*Task*. The entries below contain a line with "obj.matrix_parent_inverse = Matrix.Identity(4)" and a line with "x in cadHigh". Quote exactly those two lines and all lines between them.

*Source data*.
* * *
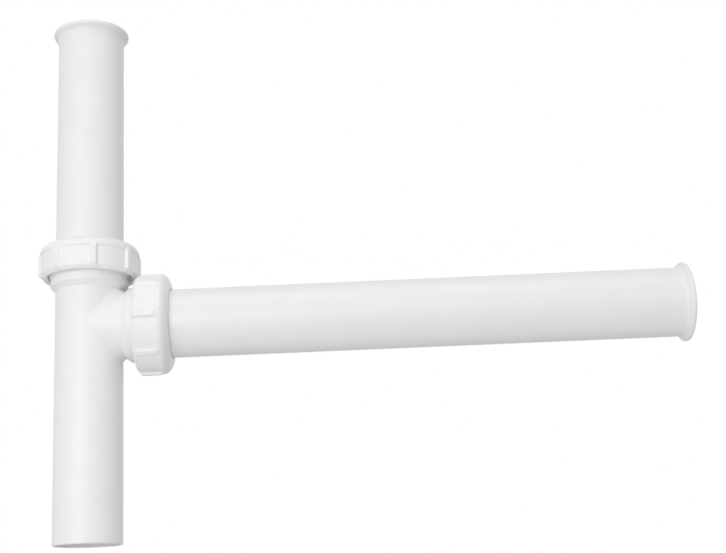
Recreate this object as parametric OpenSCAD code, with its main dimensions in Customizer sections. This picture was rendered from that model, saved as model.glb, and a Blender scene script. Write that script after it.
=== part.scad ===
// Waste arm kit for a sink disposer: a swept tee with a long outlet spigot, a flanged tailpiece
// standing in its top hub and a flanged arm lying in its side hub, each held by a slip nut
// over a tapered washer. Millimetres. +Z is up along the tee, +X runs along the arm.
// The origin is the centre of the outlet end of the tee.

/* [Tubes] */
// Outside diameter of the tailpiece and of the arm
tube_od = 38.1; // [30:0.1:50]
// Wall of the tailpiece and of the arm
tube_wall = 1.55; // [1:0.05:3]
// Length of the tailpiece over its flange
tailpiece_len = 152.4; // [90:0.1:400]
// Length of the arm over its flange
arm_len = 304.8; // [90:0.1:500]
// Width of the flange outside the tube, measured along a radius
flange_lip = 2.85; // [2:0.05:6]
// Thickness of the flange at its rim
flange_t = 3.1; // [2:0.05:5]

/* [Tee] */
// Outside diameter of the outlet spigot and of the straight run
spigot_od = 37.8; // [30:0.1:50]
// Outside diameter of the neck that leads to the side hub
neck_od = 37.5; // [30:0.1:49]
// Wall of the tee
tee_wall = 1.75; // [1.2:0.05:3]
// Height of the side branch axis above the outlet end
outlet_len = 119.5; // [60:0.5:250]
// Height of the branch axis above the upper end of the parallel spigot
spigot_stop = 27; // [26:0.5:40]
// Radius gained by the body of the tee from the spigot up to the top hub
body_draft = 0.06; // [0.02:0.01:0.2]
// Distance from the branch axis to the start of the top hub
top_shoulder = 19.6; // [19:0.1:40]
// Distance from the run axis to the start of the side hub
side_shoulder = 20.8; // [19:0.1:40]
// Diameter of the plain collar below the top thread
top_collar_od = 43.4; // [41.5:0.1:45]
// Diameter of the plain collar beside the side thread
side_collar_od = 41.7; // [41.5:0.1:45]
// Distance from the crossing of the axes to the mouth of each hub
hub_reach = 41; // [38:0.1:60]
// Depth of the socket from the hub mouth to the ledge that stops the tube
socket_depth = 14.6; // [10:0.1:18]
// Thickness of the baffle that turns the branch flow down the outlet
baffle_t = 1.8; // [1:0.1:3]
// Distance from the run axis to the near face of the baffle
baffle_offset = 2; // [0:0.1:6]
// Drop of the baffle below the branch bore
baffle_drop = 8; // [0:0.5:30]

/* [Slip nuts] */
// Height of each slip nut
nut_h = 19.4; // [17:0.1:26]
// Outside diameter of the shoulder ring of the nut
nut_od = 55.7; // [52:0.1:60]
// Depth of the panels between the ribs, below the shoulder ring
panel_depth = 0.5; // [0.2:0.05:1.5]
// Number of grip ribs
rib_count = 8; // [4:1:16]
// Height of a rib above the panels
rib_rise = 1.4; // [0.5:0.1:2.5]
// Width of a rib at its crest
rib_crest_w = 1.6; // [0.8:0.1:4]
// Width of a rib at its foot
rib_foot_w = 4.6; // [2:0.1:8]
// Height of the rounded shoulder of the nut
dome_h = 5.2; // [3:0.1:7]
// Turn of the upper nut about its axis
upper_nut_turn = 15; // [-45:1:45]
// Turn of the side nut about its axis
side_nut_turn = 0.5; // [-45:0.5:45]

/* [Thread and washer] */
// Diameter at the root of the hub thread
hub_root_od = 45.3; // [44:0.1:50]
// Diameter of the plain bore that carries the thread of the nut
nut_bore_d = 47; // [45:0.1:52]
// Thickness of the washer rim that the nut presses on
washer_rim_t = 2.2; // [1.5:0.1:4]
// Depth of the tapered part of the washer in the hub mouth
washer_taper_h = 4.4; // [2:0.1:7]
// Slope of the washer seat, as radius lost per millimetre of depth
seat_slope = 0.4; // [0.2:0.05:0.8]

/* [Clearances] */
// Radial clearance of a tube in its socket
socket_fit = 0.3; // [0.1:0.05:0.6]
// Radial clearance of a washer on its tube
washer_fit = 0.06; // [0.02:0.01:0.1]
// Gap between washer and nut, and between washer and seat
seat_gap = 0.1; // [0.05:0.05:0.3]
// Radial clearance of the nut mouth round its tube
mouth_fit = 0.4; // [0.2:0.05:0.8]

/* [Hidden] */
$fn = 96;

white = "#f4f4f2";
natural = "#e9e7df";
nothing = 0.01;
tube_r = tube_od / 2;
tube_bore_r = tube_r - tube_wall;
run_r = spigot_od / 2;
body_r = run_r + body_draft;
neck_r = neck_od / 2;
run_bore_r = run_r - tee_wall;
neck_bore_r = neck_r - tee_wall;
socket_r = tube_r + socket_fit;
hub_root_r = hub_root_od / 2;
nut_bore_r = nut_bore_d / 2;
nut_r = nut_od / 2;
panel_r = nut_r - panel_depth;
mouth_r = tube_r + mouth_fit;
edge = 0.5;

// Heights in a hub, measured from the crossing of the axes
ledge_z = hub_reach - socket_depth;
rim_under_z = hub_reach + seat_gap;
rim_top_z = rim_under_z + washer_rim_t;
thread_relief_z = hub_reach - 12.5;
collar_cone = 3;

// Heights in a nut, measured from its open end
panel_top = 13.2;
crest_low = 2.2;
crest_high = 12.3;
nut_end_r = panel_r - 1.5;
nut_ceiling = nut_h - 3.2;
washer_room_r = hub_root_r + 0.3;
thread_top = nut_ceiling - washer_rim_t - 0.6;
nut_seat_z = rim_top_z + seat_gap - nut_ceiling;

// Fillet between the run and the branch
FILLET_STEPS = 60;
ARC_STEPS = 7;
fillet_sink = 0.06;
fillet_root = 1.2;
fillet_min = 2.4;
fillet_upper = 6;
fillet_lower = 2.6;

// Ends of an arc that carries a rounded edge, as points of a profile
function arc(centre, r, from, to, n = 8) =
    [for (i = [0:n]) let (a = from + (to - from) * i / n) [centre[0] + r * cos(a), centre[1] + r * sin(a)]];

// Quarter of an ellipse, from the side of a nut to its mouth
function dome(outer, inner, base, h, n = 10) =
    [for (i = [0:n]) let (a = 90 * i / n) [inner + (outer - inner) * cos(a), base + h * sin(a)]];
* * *
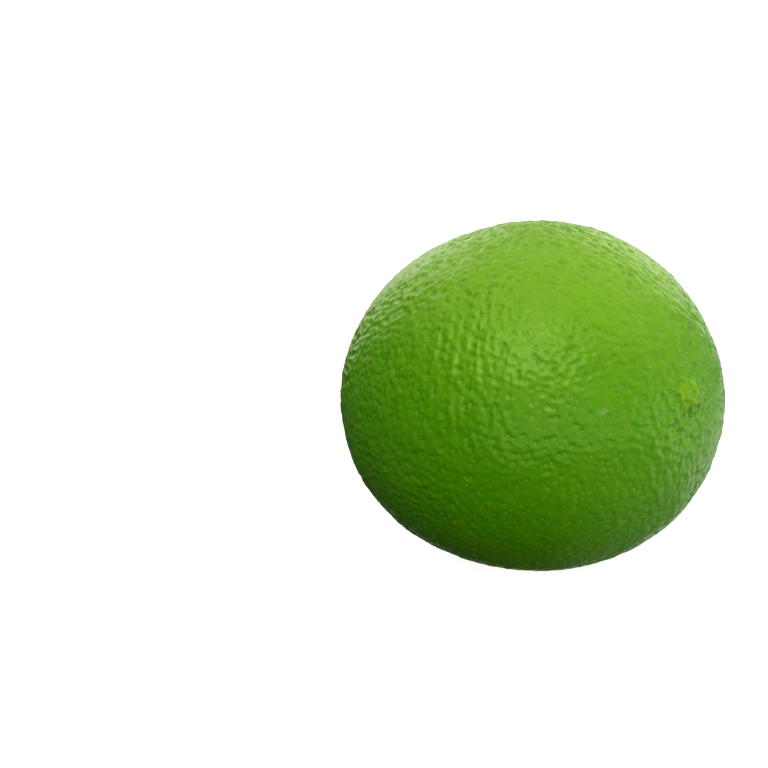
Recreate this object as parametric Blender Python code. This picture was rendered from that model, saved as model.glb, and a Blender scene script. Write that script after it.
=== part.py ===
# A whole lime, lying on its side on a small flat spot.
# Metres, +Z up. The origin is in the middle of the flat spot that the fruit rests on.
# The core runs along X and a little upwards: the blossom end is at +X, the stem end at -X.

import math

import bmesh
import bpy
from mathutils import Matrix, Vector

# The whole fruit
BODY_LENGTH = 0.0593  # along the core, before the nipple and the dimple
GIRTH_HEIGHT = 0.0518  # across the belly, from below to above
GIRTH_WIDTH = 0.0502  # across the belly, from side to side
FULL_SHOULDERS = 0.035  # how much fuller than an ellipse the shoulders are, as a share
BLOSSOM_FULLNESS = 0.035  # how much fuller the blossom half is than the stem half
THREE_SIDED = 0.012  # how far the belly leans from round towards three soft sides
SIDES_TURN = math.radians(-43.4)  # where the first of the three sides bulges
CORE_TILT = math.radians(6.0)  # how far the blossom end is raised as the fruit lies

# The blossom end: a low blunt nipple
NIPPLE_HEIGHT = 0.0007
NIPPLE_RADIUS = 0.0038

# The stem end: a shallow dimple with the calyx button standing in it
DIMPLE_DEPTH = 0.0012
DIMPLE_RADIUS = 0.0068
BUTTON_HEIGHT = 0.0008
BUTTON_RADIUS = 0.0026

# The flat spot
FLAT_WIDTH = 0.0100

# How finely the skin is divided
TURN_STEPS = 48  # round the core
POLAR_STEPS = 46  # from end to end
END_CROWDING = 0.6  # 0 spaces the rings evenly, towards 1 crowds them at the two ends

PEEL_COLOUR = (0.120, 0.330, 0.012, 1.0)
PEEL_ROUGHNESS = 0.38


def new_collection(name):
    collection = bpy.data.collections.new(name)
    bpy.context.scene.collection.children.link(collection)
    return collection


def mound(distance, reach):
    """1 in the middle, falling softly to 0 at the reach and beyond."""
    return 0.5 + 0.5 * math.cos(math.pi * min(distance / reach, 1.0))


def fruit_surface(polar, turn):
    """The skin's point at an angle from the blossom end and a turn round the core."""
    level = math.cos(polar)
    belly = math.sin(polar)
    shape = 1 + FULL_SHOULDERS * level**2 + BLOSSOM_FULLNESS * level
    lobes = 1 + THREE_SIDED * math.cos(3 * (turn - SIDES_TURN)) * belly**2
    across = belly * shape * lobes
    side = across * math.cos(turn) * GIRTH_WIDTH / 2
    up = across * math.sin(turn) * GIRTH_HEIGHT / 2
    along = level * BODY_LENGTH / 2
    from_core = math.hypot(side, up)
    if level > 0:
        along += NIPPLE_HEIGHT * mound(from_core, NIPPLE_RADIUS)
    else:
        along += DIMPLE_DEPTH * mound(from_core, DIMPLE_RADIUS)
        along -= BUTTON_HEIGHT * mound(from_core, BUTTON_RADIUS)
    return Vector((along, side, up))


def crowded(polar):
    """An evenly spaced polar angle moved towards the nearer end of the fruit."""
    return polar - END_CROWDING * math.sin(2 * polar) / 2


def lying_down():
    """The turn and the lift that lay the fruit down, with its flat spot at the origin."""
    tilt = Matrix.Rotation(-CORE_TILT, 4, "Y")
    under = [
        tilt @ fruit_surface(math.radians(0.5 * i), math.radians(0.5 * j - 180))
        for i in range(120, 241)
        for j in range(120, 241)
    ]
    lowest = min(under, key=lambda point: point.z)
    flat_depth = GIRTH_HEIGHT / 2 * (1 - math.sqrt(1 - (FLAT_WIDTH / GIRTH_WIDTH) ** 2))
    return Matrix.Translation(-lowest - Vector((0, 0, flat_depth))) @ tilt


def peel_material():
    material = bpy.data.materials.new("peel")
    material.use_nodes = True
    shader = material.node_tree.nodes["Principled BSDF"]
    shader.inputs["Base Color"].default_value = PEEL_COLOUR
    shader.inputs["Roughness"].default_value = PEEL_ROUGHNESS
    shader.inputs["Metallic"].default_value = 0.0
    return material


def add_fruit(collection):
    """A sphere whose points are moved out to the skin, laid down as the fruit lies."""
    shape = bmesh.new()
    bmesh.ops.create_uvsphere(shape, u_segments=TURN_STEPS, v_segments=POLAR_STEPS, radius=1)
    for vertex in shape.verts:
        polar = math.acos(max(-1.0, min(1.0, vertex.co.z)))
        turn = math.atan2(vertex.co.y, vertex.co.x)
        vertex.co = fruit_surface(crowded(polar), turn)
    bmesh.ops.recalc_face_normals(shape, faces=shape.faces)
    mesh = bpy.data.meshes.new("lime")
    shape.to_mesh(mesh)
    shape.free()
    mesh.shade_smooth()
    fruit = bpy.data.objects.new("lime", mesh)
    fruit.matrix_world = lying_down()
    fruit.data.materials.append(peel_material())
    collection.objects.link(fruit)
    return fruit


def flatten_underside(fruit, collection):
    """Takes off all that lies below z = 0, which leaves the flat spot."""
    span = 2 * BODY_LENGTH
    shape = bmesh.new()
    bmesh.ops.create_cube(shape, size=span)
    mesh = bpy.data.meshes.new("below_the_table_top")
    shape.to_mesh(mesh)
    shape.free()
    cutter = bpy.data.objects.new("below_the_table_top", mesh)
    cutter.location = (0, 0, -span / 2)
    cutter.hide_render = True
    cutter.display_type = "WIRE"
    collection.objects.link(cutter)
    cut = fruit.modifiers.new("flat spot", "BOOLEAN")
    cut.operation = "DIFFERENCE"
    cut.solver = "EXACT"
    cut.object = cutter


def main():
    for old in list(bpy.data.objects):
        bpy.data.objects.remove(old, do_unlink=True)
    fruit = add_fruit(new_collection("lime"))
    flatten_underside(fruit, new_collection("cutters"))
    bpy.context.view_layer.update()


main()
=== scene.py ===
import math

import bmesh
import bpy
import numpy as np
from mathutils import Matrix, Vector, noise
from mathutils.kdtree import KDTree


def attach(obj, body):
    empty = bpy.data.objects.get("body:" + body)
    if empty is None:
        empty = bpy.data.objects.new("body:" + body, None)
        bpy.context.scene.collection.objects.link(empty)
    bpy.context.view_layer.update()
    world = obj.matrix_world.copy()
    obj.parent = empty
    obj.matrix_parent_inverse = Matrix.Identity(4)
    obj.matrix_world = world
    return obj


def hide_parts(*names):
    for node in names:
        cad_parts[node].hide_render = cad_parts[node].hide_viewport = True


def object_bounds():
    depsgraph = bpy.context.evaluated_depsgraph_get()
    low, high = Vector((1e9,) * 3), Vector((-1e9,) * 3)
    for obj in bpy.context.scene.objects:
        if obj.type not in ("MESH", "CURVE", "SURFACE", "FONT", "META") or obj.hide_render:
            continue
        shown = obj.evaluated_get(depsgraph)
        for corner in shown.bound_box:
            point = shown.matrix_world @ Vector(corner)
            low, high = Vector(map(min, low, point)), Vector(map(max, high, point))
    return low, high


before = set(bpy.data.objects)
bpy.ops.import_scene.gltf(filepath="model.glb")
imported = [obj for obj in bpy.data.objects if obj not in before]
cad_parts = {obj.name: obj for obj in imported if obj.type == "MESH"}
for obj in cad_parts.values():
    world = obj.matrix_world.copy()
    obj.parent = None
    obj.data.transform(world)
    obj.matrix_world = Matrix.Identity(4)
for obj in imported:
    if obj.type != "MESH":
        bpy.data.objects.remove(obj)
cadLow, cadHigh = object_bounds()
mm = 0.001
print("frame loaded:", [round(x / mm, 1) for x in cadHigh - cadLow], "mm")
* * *
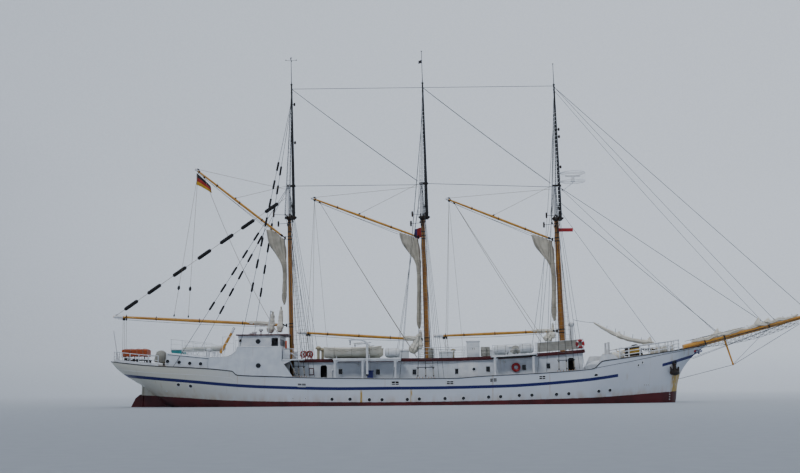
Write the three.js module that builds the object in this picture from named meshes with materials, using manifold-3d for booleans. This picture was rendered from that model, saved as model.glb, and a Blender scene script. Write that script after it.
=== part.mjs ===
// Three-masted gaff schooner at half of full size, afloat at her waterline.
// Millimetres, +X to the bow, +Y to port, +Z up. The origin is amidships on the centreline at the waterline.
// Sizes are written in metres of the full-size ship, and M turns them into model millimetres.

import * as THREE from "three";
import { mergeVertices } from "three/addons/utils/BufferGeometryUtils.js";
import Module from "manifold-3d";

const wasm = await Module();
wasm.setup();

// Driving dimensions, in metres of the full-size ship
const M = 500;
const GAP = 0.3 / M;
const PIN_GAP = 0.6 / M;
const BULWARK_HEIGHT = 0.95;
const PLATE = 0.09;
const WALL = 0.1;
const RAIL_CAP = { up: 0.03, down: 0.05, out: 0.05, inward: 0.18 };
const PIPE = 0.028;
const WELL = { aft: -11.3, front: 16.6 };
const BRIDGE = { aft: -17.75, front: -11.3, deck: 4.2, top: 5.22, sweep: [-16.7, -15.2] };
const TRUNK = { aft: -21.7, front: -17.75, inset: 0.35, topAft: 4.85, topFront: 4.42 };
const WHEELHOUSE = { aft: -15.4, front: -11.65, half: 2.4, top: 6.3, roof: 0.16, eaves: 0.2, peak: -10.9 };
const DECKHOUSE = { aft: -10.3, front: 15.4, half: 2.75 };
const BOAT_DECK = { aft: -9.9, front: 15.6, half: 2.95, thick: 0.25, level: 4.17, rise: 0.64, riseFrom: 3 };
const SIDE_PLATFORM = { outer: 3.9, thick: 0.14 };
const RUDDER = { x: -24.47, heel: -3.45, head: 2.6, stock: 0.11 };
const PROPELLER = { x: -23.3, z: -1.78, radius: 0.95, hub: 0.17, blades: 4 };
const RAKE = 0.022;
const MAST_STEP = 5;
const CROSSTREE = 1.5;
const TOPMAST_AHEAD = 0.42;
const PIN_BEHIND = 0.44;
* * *
*Solution to the exercise*.
    obj.matrix_parent_inverse = Matrix.Identity(4)
    obj.matrix_world = world
    return obj


def hide_parts(*names):
    for node in names:
        cad_parts[node].hide_render = cad_parts[node].hide_viewport = True


def object_bounds():
    depsgraph = bpy.context.evaluated_depsgraph_get()
    low, high = Vector((1e9,) * 3), Vector((-1e9,) * 3)
    for obj in bpy.context.scene.objects:
        if obj.type not in ("MESH", "CURVE", "SURFACE", "FONT", "META") or obj.hide_render:
            continue
        shown = obj.evaluated_get(depsgraph)
        for corner in shown.bound_box:
            point = shown.matrix_world @ Vector(corner)
            low, high = Vector(map(min, low, point)), Vector(map(max, high, point))
    return low, high


before = set(bpy.data.objects)
bpy.ops.import_scene.gltf(filepath="model.glb")
imported = [obj for obj in bpy.data.objects if obj not in before]
cad_parts = {obj.name: obj for obj in imported if obj.type == "MESH"}
for obj in cad_parts.values():
    world = obj.matrix_world.copy()
    obj.parent = None
    obj.data.transform(world)
    obj.matrix_world = Matrix.Identity(4)
for obj in imported:
    if obj.type != "MESH":
        bpy.data.objects.remove(obj)
cadLow, cadHigh = object_bounds()
mm = 0.001
print("frame loaded:", [round(x / mm, 1) for x in cadHigh - cadLow], "mm")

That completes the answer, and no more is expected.